Besides tracking the data itself, Skoudis highlighted the risk of how data, even anonymized data, could be correlated with open-source information to be de-anonymized, citing specifically an example of anonymized Netflix user information that, paired with data gleaned from IMDb, can reveal who those anonymized users were.
Looming over this discussion of data security was the European Union’s GDPR, a set of strong data privacy protections set to come into effect next month
“I think it will lead to better protection of data,” said Skoudis. “I worry it will stay in Europe. I would like to see it here.”
Mine Craftiness
Pivoting sharply from Skoudis’ presentation on keeping cloud data secure, Ullrich began his presentation in front of a sign that blared “Nobody Wants Your Data Anymore.” He pointed to the life cycle of data theft: stealing information and selling it to others, then stealing information and locking it up with ransomware to sell back to users, and then skipping the data entirely and simply stealing the processing power of a company and its customers.
Why processing power? Bitcoin, and other blockchain-mined digital commodities, may have the best economic return on investment for intruders, so sneaking code in that can borrow a computer’s resources, while sending the returns back to the person who set it up, gives hackers a covert income stream. How can people spot miners? High CPU load, network traffic, and high temperature are the main means of discovery, applicable for outsider and insider threats, since the computers themselves will exhibit signs of misuse.
“Someone brought a cryptocoin miner into a data center, put it under the floor. ” said Ullrich, “Maybe use a thermal camera in data center security.”
In addition to checking computers for signs of hijacking by miners, and also in light of major security hardware failures like Spectre, security professionals should stop assuming that hardware is automatically trustworthy. Hardware can be isolated if it is physically isolated, but the more it is inline, the more possibility there is for the network to be infiltrated. Going forward, Ullrich recommended not just encryption for communications between networks, but encryption and authentication “on the wire” within networks, between individual machines.

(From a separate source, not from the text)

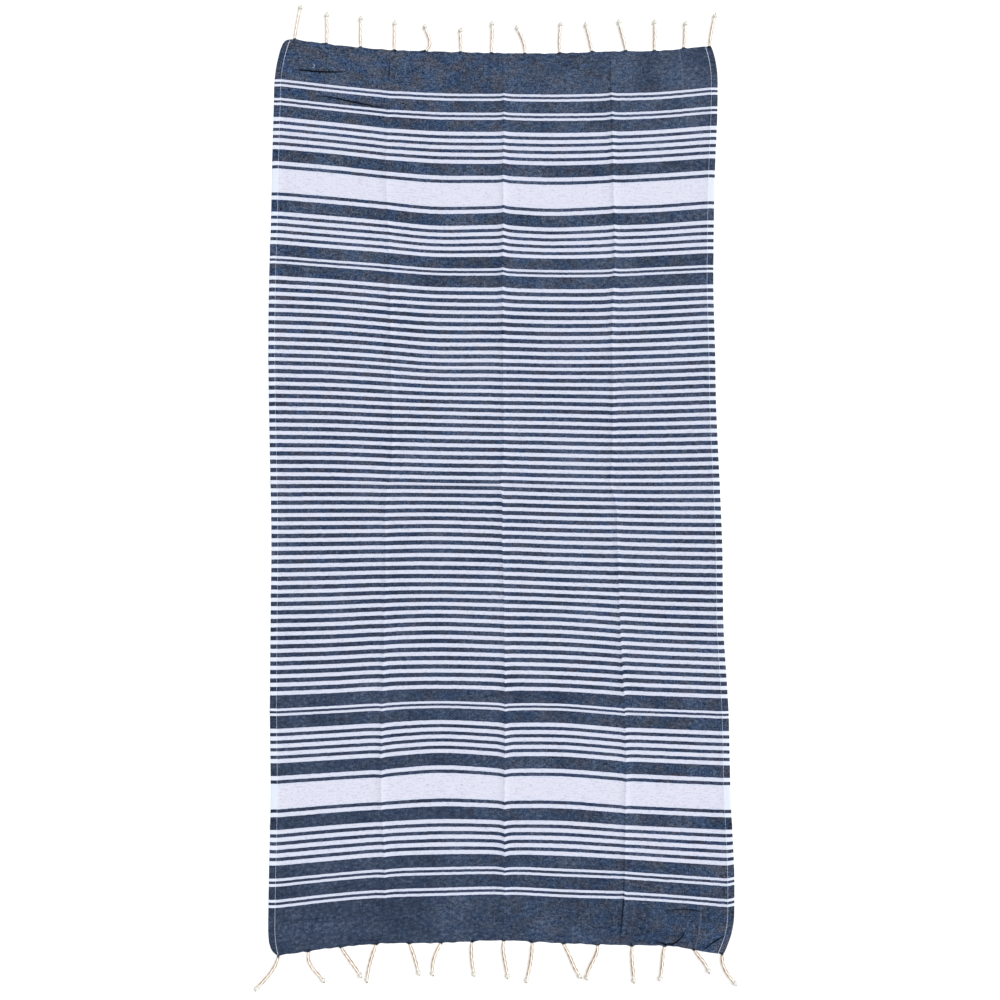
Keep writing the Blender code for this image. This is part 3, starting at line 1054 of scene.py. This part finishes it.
def subdivide_where(grid, chooses, cuts_by_size):
    """Gives the faces that are chosen by their centres more points, the large ones the most."""
    for over, cuts in cuts_by_size:
        faces = grid.data.polygons
        across, along, _ = numbers_of(faces, "center", 3).reshape(-1, 3).T
        chosen = chooses(across, along) & (numbers_of(faces, "area") > over)
        take_up(grid)
        bpy.ops.object.mode_set(mode="EDIT")
        bpy.ops.mesh.select_mode(type="FACE")
        bpy.ops.mesh.select_all(action="DESELECT")
        bpy.ops.object.mode_set(mode="OBJECT")
        grid.data.polygons.foreach_set("select", chosen)
        bpy.ops.object.mode_set(mode="EDIT")
        bpy.ops.mesh.subdivide(number_cuts=cuts)
        bpy.ops.object.mode_set(mode="OBJECT")


def near_wrinkle(across, along):
    chosen = np.zeros(len(across), bool)
    for wrinkle in WRINKLES:
        share, left = beside_wrinkle(wrinkle, across, along)
        chosen |= (np.abs(left) < FINE_MARGIN) & (share > 0) & (share < 1)
    return chosen


def near_root(across, along):
    chosen = np.zeros(len(across), bool)
    for end, cords in FRINGES.items():
        for cord in cords:
            beside = np.abs(across - cord.across * MM) < ROOT_REACH
            chosen |= beside & (HALF_LENGTH - end * along < ROOT_REACH)
    return chosen


def spots_of_loops(mesh, places):
    """A value for each corner of each face from one for each point."""
    return places[numbers_of(mesh.loops, "vertex_index", kind=int)]


def write_map(mesh, name, spots):
    mesh.uv_layers.new(name=name).data.foreach_set("uv", np.ascontiguousarray(spots, float).ravel())


def map_for_the_bake(mesh, flat, upper):
    """A map with the face side in one half and the underside in the other, both all in one piece."""
    half, border, rim = 0.5, 0.006, 0.003
    scale = (half - 2 * border) / CLOTH_WIDTH, (1 - 2 * border) / CLOTH_LENGTH
    edges = np.array([HALF_WIDTH, HALF_LENGTH])
    on_side = (flat + edges) * scale + border
    outward = np.sign(flat) * (np.abs(flat) > edges - ON_EDGE)
    spots = spots_of_loops(mesh, on_side)
    is_upper = spots_of_loops(mesh, upper)
    totals = numbers_of(mesh.polygons, "loop_total", kind=int)
    uppers = np.add.reduceat(is_upper.astype(int), numbers_of(mesh.polygons, "loop_start", kind=int))
    kind = np.repeat(np.where(uppers == totals, 1, np.where(uppers == 0, -1, 0)), totals)
    spots[kind == -1, 0] += half
    turned_under = (kind == 0) & ~is_upper
    spots[turned_under] += spots_of_loops(mesh, outward)[turned_under] * rim
    write_map(mesh, BAKE_MAP, spots)


def make_cloth(material):
    near_edge = [HALF_WIDTH - offset for offset in (*EDGE_OFFSETS, HEM_WIDTH, HEM_WIDTH + HEM_STEP)]
    near_end = [HALF_LENGTH - offset for offset in EDGE_OFFSETS]
    columns = spread(near_edge, RIDGES, RIDGE_OFFSETS)
    rows = spread(near_end, [fold.along * MM for fold in FOLDS], FOLD_OFFSETS)
    cloth = lay_out_flat(columns, rows)
    cloth.name = cloth.data.name = "cloth_sheet"
    subdivide_where(cloth, near_wrinkle, FINE_CUTS)
    subdivide_where(cloth, near_root, ROOT_CUTS)
    mesh = cloth.data
    flat = points_of(mesh)[:, :2]
    across, along = flat.T
    # Painted shadow along the creases and wrinkles, and the dark dots at the cords' roots, written on the
    # points for the material
    off, dark = crease_shadow_lines(across, along)
    write_on_points(mesh, {LINE_OFF: off, SHADOW_LINE_DARK: dark, ROOT_DARK: root_dots(across, along)})
    move_points(mesh, in_frame(across, along, rise(across, along)))
    write_map(mesh, WEAVE_MAP, spots_of_loops(mesh, flat))
    group = cloth.vertex_groups.new(name="layers")
    thickness = layers(across)
    for index, share in enumerate(thickness / HEM_THICK):
        group.add([index], float(share), "REPLACE")
    build_up = cloth.modifiers.new("layers", "SOLIDIFY")
    build_up.thickness = HEM_THICK
    build_up.offset = 1.0
    build_up.vertex_group = group.name
    take_up(cloth)
    bpy.ops.object.modifier_apply(modifier=build_up.name)
    cloth.vertex_groups.clear()
    heights = points_of(mesh)[:, 2]
    count = len(flat)
    first_above = heights[:count] > heights[count:]
    upper = np.concatenate([first_above, ~first_above])
    map_for_the_bake(mesh, np.concatenate([flat, flat]), upper)
    mesh.uv_layers[WEAVE_MAP].active_render = True
    bpy.ops.object.shade_smooth_by_angle(angle=CLOTH_SMOOTH_UNDER)
    mesh.materials.clear()
    mesh.materials.append(material)
    return cloth


# -------- the fringes


def ply_outline():
    """The outline of a ply: a ring of yarns, as a closed curve to sweep along it."""
    curve = bpy.data.curves.new("ply_outline", "CURVE")
    curve.dimensions = "2D"
    spline = curve.splines.new("POLY")
    spline.points.add(PLY_SIDES - 1)
    spline.use_cyclic_u = True
    for k, point in enumerate(spline.points):
        turn = 2 * math.pi * k / PLY_SIDES
        radius = PLY_RADIUS * (1 - YARN_RELIEF * (0.5 + 0.5 * math.cos(YARNS_IN_PLY * turn)))
        point.co = (radius * math.cos(turn), radius * math.sin(turn), 0.0, 1.0)
    return put_in_scene("ply_outline", curve)


def cord_plies(cord, end, start_turn):
    """The plies of a cord: side by side where they leave the cloth, then wound round each other."""
    line = cord_line(cord, end)
    steps = np.hypot(*np.diff(line, axis=0).T)
    reached = np.concatenate([[0.0], np.cumsum(steps)])
    ahead = np.gradient(line, axis=0)
    ahead /= np.hypot(*ahead.T)[:, None]
    beside = np.stack([ahead[:, 1], -ahead[:, 0]], axis=1)
    wound = smooth((reached - ROOT_INSIDE) / ROOT_RISE_LENGTH)
    to_knot = smooth(1 - (reached[-1] - reached - KNOT_PLACE) / KNOT_RISE_LENGTH)
    up = ROOT_HEIGHT + (CORD_HEIGHT - ROOT_HEIGHT) * wound + (KNOT_HEIGHT - CORD_HEIGHT) * to_knot
    tight = 1 - (1 - KNOT_TIGHT) * to_knot
    radii = (ROOT_THIN + (1 - ROOT_THIN) * wound) * tight
    for ply in range(PLIES):
        turn = start_turn + 2 * math.pi * (ply / PLIES + reached / TWIST_LENGTH)
        middle = line + beside * (PLY_OFFSET * tight * np.cos(turn))[:, None]
        height = up + PLY_OFFSET * tight * wound * np.sin(turn)
        places = np.stack([*(middle + SHIFT).T, height], axis=1)
        yield places, radii, 2 * math.pi * reached / YARN_TWIST_LENGTH


def knot_line(cord, end, hand):
    """The turns of an overhand knot round a cord's tip, with their ends tucked in."""
    line = cord_line(cord, end)
    ahead = np.array([*heading(cord, end, 1.0), 0.0])
    beside = np.array([ahead[1], -ahead[0], 0.0])
    centre = np.array([*(line[-1] + SHIFT), KNOT_HEIGHT]) - ahead * KNOT_PLACE
    share = np.linspace(0.0, 1.0, KNOT_STEPS)
    tucked = smooth(np.minimum(share, 1 - share) / KNOT_TUCK)
    turn = hand * 2 * math.pi * KNOT_TURNS * share
    coil = KNOT_COIL * (TUCKED_COIL + (1 - TUCKED_COIL) * tucked)
    run = KNOT_RUN * (share - 0.5) + KNOT_SLANT * np.sin(turn)
    places = (
        centre
        + ahead * run[:, None]
        + beside * (coil * np.cos(turn))[:, None]
        + np.array([0.0, 0.0, KNOT_FLATTENED]) * (coil * np.sin(turn))[:, None]
    )
    radii = KNOT_PLY_RADIUS / PLY_RADIUS * (TUCKED_PLY + (1 - TUCKED_PLY) * tucked)
    return places, radii, turn


def paint_sides(fringe, cords, end):
    """Writes how far each point is from its cord's middle, in mm, and from its root, in lengths of its dark
    root.
    """
    mesh = fringe.data
    x, y, _ = points_of(mesh).T
    aside = np.full_like(x, CORD_REACH)
    reached = np.ones_like(x)
    for cord in cords:
        line = cord_line(cord, end)[: -round(KNOT_PLACE / CORD_STEP)] + SHIFT
        low, high = line.min(axis=0) - CORD_REACH, line.max(axis=0) + CORD_REACH
        near = (x > low[0]) & (x < high[0]) & (y > low[1]) & (y < high[1])
        share, left = beside_line(line, x[near], y[near])
        nearer = np.abs(left) < aside[near]
        aside[near] = np.where(nearer, np.abs(left), aside[near])
        reached[near] = np.where(nearer, share * cord.length / cord.dyed, reached[near])
    write_on_points(mesh, {CORD_SIDE: aside / MM, CORD_REACHED: reached})


def make_fringe(name, cords, end, outline, materials):
    """All the cords of one end, swept, knotted and made one mesh."""
    curve = new_curve(name)
    curve.bevel_mode = "OBJECT"
    curve.bevel_object = outline
    curve.use_fill_caps = True
    for material in materials:
        curve.materials.append(material)
    for count, cord in enumerate(cords):
        for ply in cord_plies(cord, end, start_turn=count * TURN_BETWEEN_CORDS):
            add_line(curve, *ply)
        add_line(curve, *knot_line(cord, end, hand=1 if count % 2 else -1), finish_slot=1)
    fringe = put_in_scene(name, curve)
    take_up(fringe)
    bpy.ops.object.convert(target="MESH")
    bpy.ops.object.mode_set(mode="EDIT")
    bpy.ops.mesh.select_all(action="SELECT")
    bpy.ops.mesh.normals_make_consistent(inside=False)
    bpy.ops.object.mode_set(mode="OBJECT")
    bpy.ops.object.shade_smooth_by_angle(angle=YARN_SMOOTH_UNDER)
    paint_sides(fringe, cords, end)
    return fringe


# -------- the hems' stitches


def make_stitches(name, side, material):
    """One row of stitches: a bead repeated along the inner edge of a hem."""
    bpy.ops.mesh.primitive_uv_sphere_add(segments=6, ring_count=4, radius=1.0, rotation=(0, math.pi / 2, 0))
    row = bpy.context.object
    row.name = row.data.name = name
    bpy.ops.object.transform_apply(location=False, rotation=True, scale=False)
    row.scale = STITCH_SIZE
    bpy.ops.object.transform_apply(location=False, rotation=False, scale=True)

    along = np.linspace(-HALF_LENGTH, HALF_LENGTH, SEAM_POINTS)
    across = np.full_like(along, side * STITCH_PLACE)
    places = in_frame(across, along, rise(across, along) + HEM_THICK)
    curve = new_curve("seam")
    add_line(curve, places, np.interp(along / MM, *zip(*STITCH_SWELL)), np.zeros_like(along))
    curve.use_radius = True
    seam = put_in_scene("seam", curve)
    length = np.linalg.norm(np.diff(places, axis=0), axis=1).sum()

    repeat = row.modifiers.new("repeat", "ARRAY")
    repeat.use_relative_offset = False
    repeat.use_constant_offset = True
    repeat.constant_offset_displace = (STITCH_PITCH, 0, 0)
    repeat.count = int(length / STITCH_PITCH)
    follow = row.modifiers.new("follow", "CURVE")
    follow.object = seam
    follow.deform_axis = "POS_X"
    take_up(row)
    bpy.ops.object.modifier_apply(modifier=repeat.name)
    bpy.ops.object.modifier_apply(modifier=follow.name)
    bpy.data.objects.remove(seam)
    row.data.materials.append(material)
    bpy.ops.object.shade_smooth_by_angle(angle=YARN_SMOOTH_UNDER)
    return row


# -------- camera, light and floor

CAMERA_PLACE = (0.00540, -0.2352, 2.800)
CAMERA_TARGET = (0.00540, -0.0340, 0.000)
CAMERA_LENS = 46.06
CAMERA_SENSOR = 36.0
KEY_TURN = (math.radians(50), 0.0, math.radians(118))
KEY_STRENGTH = 2.15
KEY_ANGLE = 70
FILL_STRENGTH = 0.84
FLOOR_SIZE = 24


def set_camera():
    data = bpy.data.cameras.new("camera")
    data.lens = CAMERA_LENS
    data.sensor_width = CAMERA_SENSOR
    camera = put_in_scene("camera", data)
    camera.location = CAMERA_PLACE
    tilt = math.atan2(CAMERA_TARGET[1] - CAMERA_PLACE[1], CAMERA_PLACE[2] - CAMERA_TARGET[2])
    camera.rotation_euler = (tilt, 0.0, 0.0)
    bpy.context.scene.camera = camera


def set_light():
    key = bpy.data.lights.new("key", "SUN")
    key.energy = KEY_STRENGTH
    key.angle = math.radians(KEY_ANGLE)
    put_in_scene("key", key).rotation_euler = KEY_TURN
    world = bpy.data.worlds.new("studio")
    world.use_nodes = True
    background = world.node_tree.nodes["Background"]
    background.inputs["Color"].default_value = (1.0, 1.0, 1.0, 1.0)
    background.inputs["Strength"].default_value = FILL_STRENGTH
    bpy.context.scene.world = world
    bpy.context.scene.view_settings.view_transform = "Standard"


def set_floor():
    bpy.ops.mesh.primitive_plane_add(size=FLOOR_SIZE)
    floor = bpy.context.object
    floor.name = floor.data.name = "floor"
    floor.data.materials.append(pale_floor())
    floor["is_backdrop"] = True


# -------- putting it together

set_camera()
set_light()
set_floor()

knots = cotton_yarn("knot_cotton", KNOT_WHITE, KNOT_SHADE, side_starts=3.9)
top_yarns = cotton_yarn("cord_cotton_top", CREAM, PALE_TAN_SIDE_SHADE, side_starts=1.6), knots
bottom_yarns = cotton_yarn("cord_cotton_bottom", CREAM_DEEP, TAN_SIDE_SHADE, side_starts=1.35), knots
outline = ply_outline()
fringe_top = make_fringe("cords_top", TOP_CORDS, 1, outline, top_yarns)
fringe_bottom = make_fringe("cords_bottom", BOTTOM_CORDS, -1, outline, bottom_yarns)
bpy.data.objects.remove(outline)
cloth = make_cloth(woven_cloth())
thread = stitch_thread()
stitches = [make_stitches(f"stitches_{name}", side, thread) for name, side in (("left", -1), ("right", 1))]

for piece in (cloth, fringe_top, fringe_bottom, *stitches):
    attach(piece, "root")
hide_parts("cloth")
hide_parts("fringe_top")
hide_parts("fringe_bottom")

boxes = [[list(map(float, corner)) for corner in box] for box in (SOLID_BOX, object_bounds())]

Fortunately, placing a miner on a computer isn’t the end of the world.
“[Miners] have to ex-filtrate data,” said Ullrich. “Miners get found, and have simple fixes once found.”
That miners can be found in the future does not mean that miners will be as easy to find as they were in the past.
“Coinjacker miners used to be greedy, clock things fast, create obvious problems,” said Ullrich, “Users quit jacked browsers. New miners don’t overclock as obviously.”
Power overwhelming
Industrial and infrastructure systems are at a unique moment of risk, argued Lyne, because they are being moved more and more online, but the industrial control community doesn’t have the same decades of expertise in defending against attacks that commercial and personal computer companies have seen. The problem is a match of both increased vulnerability on behalf of the targets and increased interest from attackers.
“I think it is inevitable we will see more focus on attacks from groups like nation states and others beyond those interested in money focused on industrial controls and memory overloads,” said Lyne. Sabotage as rationale itself, divorced from economic incentive, changes the calculus of security, and likely requires different responses at the highest levels. Nations have already explored how to get into vulnerable infrastructure systems.
That vulnerability might come in the form of not just taking data from industrial controllers, but changing what data the controllers even receive.
“We’ve seen attacks on controllers; what scares me is when attacks move from controllers to sensors themselves,” said Lyne. “What happens when your source of truth is manipulated?”
Learn from the past to avoid fallout
Tying the various themes together, Paller asked the panel to consider the words of an earlier speaker in the day, Cisco Senior Vice President John N. Stewart, about the need to shift the cybersecurity perspective from blaming users to blaming vendors.
“I wish we could stop patching vulns on default passwords,” said Ullrich, “and just send hardware back to vendors to fix.”
That vendors have shifted the burden of security onto end users, rather than take on the burden of securing their products themselves, is one hurdle facing the future, but the other panelists suggested other lessons learned.
“There’s lots of work to retrofit security today,” said Lyne, noting that in the commercial and personal computing worlds, the common practice is ship vulnerable and patch later. Perhaps the industrial computing world could learn that lesson, and while this wouldn’t mean a world with no patches, it would mean that the assumption of immediate patches because the product shipped insecure could be challenged.